The problem -
Going from the top of the data below, give again each line through the one containing "seam_half_depth = 276.0", both ends kept.
# Start of Exercise inputs
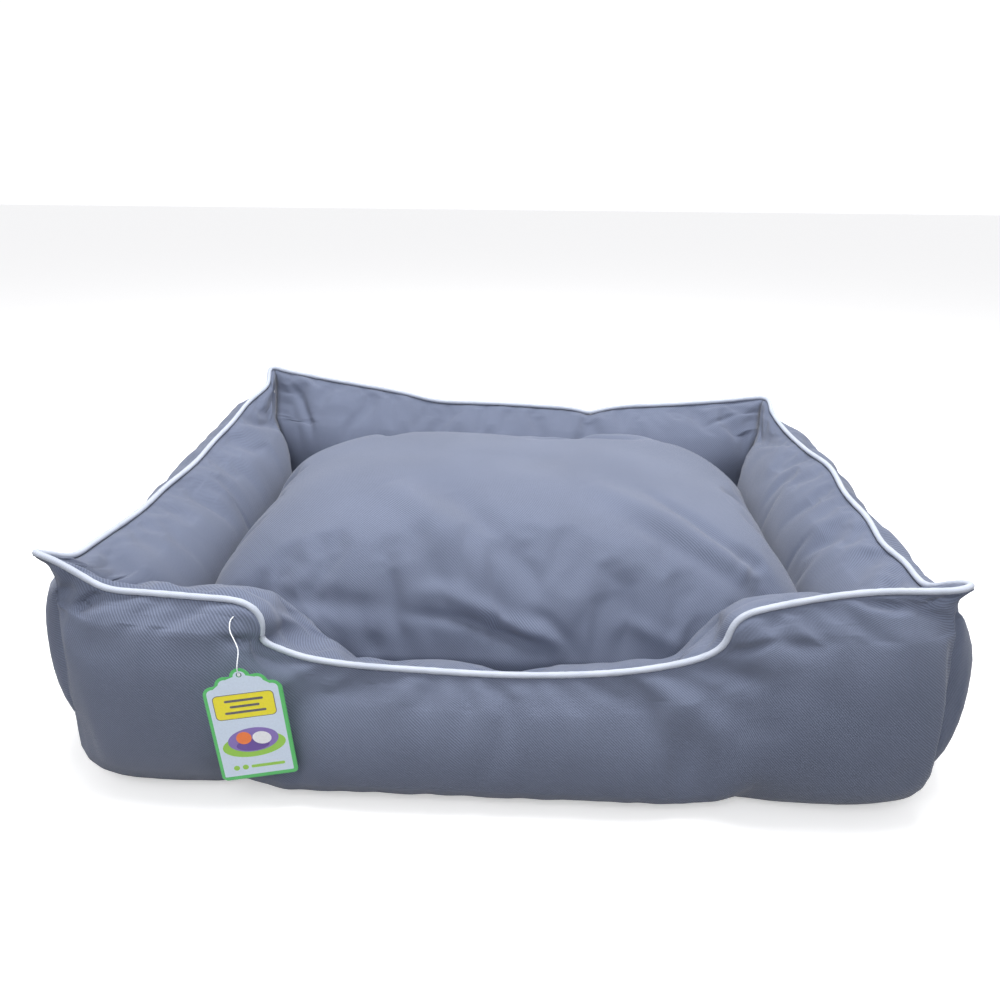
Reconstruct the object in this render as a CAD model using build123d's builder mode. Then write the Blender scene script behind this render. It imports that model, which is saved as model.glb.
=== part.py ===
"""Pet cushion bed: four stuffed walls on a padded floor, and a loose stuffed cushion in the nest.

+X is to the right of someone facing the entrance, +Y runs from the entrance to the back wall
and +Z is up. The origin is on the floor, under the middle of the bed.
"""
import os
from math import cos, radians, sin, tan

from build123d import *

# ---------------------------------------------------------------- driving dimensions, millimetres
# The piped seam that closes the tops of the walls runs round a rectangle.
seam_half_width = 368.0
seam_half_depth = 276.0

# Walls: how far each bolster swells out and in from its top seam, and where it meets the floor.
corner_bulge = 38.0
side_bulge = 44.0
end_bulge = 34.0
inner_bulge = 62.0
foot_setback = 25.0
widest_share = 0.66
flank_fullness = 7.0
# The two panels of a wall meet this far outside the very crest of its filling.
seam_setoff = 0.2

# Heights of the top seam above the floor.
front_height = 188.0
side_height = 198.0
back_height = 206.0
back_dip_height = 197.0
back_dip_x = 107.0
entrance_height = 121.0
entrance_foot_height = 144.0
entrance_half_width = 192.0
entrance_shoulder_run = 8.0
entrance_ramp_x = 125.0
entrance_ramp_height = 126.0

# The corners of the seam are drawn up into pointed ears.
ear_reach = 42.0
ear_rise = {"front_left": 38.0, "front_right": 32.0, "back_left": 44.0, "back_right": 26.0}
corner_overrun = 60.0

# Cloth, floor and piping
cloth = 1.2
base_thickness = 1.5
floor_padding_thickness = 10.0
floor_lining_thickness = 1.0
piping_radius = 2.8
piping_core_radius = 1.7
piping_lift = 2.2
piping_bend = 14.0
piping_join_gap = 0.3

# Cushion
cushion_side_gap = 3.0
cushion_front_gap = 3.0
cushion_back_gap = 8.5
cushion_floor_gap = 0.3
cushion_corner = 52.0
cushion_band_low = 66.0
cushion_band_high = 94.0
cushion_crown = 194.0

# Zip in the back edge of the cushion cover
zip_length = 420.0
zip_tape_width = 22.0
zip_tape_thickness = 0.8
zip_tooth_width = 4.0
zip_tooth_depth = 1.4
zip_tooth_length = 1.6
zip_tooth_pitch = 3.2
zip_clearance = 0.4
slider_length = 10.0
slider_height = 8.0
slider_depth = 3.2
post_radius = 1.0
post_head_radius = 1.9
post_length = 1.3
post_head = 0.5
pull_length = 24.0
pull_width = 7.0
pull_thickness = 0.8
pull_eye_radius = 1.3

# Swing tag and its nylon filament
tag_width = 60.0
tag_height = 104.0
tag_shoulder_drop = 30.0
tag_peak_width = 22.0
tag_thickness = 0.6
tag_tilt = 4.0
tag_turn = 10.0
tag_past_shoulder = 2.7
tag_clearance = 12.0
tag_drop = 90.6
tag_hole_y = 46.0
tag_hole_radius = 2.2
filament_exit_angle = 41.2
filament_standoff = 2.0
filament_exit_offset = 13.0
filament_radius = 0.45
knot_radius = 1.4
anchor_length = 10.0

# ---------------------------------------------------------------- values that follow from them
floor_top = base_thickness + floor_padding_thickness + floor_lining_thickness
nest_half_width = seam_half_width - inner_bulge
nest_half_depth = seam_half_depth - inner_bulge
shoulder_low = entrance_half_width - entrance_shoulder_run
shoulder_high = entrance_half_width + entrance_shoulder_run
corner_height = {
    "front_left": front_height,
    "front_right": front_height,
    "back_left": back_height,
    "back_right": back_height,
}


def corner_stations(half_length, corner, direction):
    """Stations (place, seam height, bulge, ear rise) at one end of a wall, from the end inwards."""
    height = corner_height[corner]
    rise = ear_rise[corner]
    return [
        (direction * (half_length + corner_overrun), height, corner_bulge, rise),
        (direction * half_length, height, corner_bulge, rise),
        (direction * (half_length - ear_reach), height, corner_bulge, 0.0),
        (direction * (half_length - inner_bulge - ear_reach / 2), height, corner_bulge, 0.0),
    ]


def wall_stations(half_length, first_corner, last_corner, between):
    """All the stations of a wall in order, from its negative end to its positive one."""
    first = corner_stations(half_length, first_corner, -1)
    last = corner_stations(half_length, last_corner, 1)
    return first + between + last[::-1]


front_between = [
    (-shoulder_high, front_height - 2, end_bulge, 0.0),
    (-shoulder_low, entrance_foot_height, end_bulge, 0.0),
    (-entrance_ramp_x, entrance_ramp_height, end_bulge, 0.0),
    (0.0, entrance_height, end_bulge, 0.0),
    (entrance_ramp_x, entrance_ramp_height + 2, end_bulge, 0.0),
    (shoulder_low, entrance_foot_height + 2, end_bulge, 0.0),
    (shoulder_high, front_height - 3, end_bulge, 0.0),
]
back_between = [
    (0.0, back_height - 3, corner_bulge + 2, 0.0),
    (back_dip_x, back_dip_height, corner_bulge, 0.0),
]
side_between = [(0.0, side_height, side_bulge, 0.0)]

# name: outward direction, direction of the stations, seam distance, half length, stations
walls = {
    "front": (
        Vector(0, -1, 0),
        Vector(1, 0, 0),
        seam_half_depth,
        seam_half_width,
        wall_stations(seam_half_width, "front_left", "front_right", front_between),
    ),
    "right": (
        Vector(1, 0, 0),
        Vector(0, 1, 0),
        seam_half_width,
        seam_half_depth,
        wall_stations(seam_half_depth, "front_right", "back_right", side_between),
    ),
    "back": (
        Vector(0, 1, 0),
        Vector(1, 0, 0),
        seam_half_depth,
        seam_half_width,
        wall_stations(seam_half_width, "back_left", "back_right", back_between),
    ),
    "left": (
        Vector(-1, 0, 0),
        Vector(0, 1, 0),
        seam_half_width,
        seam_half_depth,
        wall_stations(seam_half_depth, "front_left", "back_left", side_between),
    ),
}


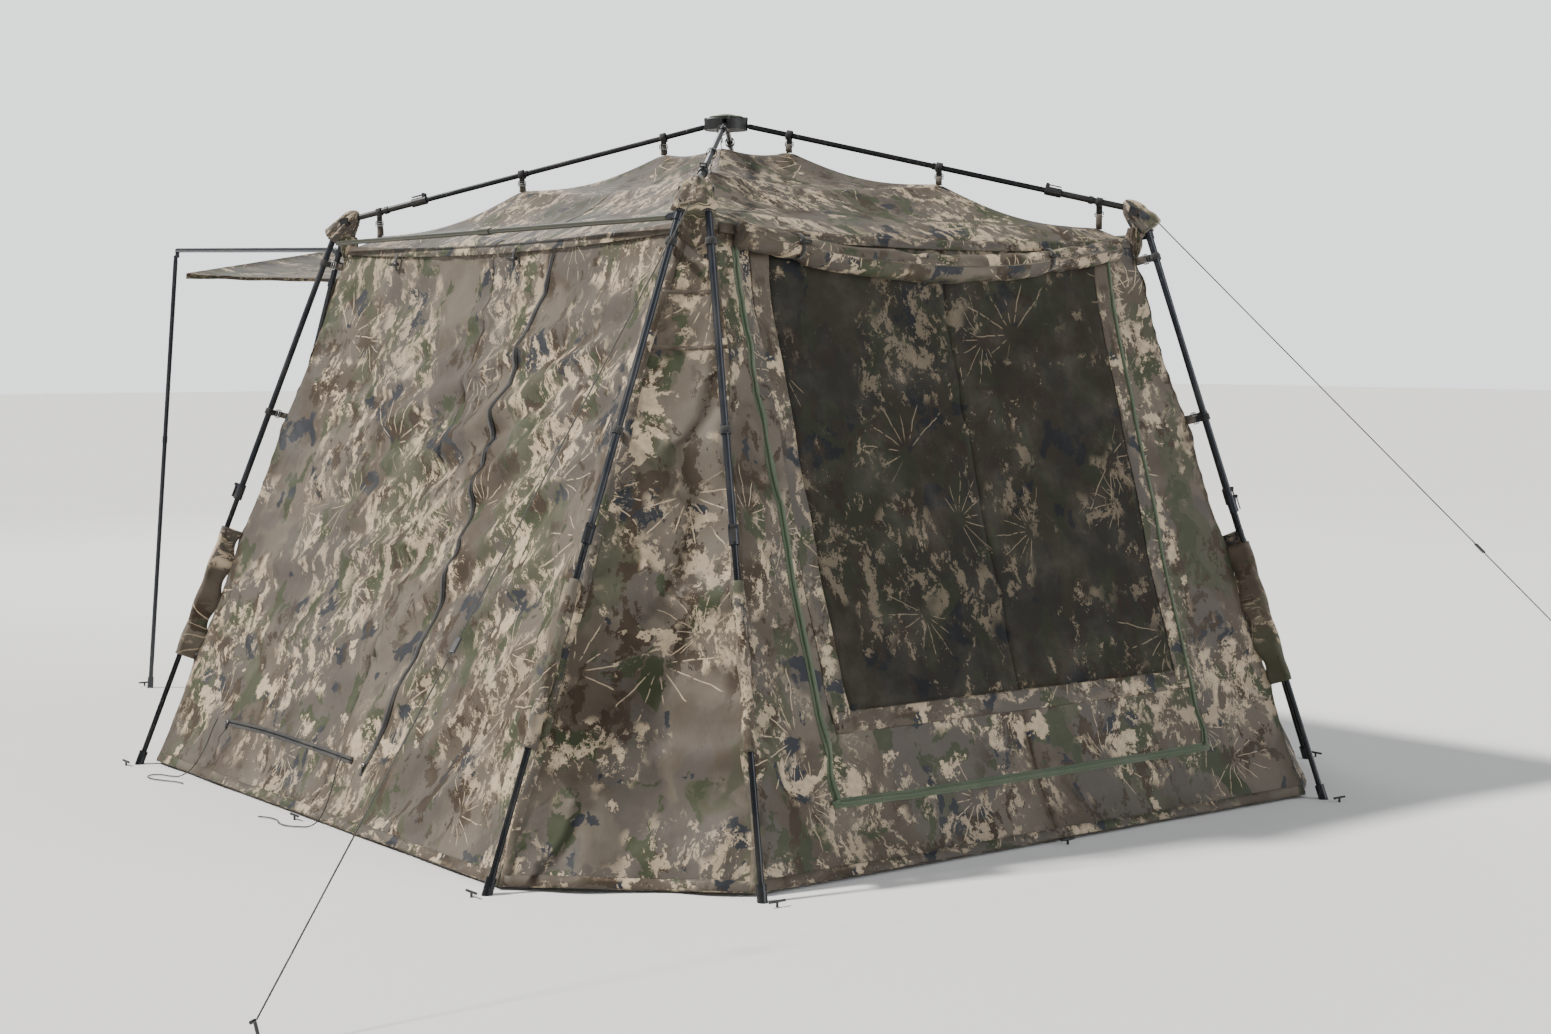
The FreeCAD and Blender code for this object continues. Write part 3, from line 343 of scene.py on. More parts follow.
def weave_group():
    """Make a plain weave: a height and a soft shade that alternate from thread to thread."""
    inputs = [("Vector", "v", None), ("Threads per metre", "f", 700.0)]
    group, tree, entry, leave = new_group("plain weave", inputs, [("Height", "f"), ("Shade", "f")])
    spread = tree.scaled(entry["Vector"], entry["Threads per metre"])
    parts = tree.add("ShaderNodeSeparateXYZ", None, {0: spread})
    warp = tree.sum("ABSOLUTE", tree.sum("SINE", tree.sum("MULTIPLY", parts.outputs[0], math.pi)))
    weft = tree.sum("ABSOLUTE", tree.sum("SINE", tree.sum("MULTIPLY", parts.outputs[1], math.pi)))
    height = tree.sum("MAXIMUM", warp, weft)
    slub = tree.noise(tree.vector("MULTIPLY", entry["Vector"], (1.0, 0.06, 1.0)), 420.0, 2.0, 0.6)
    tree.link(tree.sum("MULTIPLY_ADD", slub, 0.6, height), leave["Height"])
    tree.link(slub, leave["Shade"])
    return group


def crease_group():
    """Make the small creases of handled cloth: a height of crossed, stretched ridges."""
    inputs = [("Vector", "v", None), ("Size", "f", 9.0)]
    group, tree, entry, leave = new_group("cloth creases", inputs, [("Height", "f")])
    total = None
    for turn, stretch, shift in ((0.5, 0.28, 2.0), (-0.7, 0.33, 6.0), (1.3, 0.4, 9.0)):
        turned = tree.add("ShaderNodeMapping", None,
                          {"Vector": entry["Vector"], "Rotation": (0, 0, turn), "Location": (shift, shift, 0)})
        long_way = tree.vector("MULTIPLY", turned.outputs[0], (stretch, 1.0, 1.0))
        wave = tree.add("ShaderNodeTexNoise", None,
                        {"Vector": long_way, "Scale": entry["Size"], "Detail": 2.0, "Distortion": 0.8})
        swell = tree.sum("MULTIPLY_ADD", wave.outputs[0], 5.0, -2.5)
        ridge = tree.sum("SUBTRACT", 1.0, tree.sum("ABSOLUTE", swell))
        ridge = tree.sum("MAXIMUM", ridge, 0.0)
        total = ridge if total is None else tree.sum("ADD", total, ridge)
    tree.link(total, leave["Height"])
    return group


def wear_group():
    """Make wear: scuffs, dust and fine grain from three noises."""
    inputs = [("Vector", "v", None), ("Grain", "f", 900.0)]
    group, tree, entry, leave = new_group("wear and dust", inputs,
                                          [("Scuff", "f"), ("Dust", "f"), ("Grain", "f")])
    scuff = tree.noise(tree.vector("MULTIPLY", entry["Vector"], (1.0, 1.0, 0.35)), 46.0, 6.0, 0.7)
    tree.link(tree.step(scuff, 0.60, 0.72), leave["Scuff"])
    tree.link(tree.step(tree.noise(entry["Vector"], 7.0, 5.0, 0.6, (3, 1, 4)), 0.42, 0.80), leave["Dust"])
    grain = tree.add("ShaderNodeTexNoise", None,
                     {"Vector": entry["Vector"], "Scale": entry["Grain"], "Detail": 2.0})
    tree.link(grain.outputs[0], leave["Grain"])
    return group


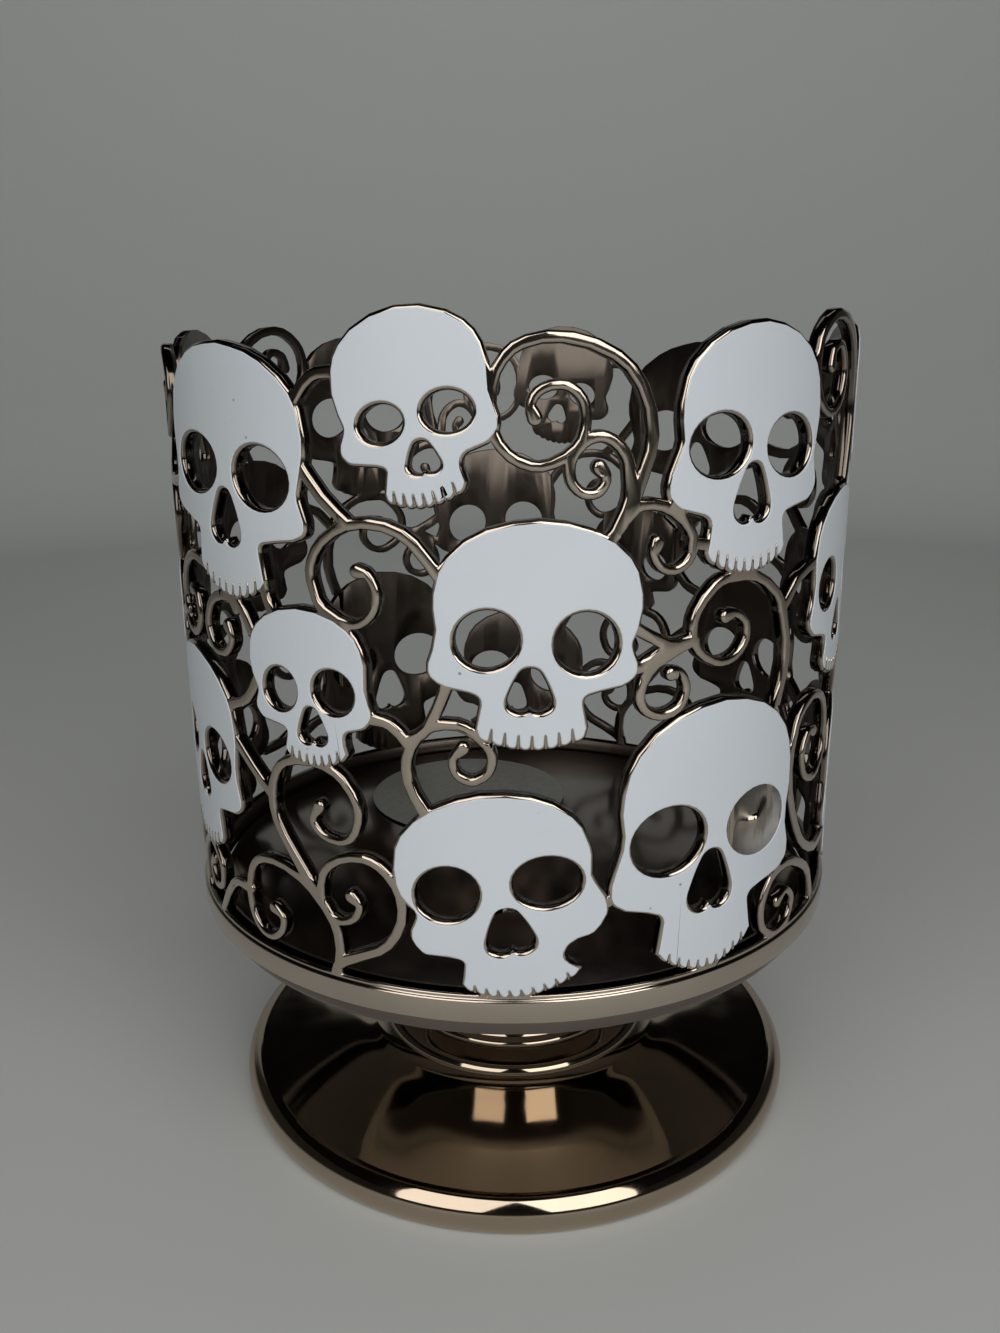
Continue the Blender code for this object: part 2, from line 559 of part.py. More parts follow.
# End of Exercise inputs
Response to this exercise -
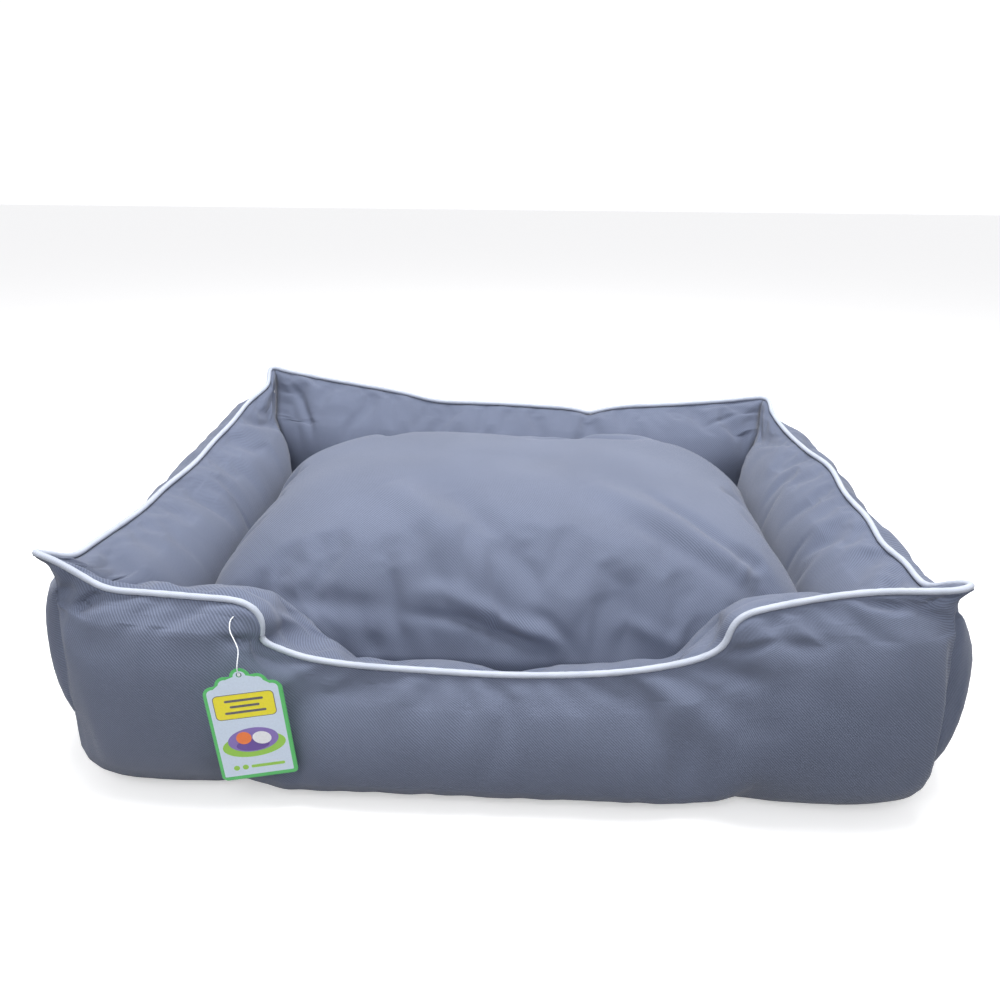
Reconstruct the object in this render as a CAD model using build123d's builder mode. Then write the Blender scene script behind this render. It imports that model, which is saved as model.glb.
=== part.py ===
"""Pet cushion bed: four stuffed walls on a padded floor, and a loose stuffed cushion in the nest.

+X is to the right of someone facing the entrance, +Y runs from the entrance to the back wall
and +Z is up. The origin is on the floor, under the middle of the bed.
"""
import os
from math import cos, radians, sin, tan

from build123d import *

# ---------------------------------------------------------------- driving dimensions, millimetres
# The piped seam that closes the tops of the walls runs round a rectangle.
seam_half_width = 368.0
seam_half_depth = 276.0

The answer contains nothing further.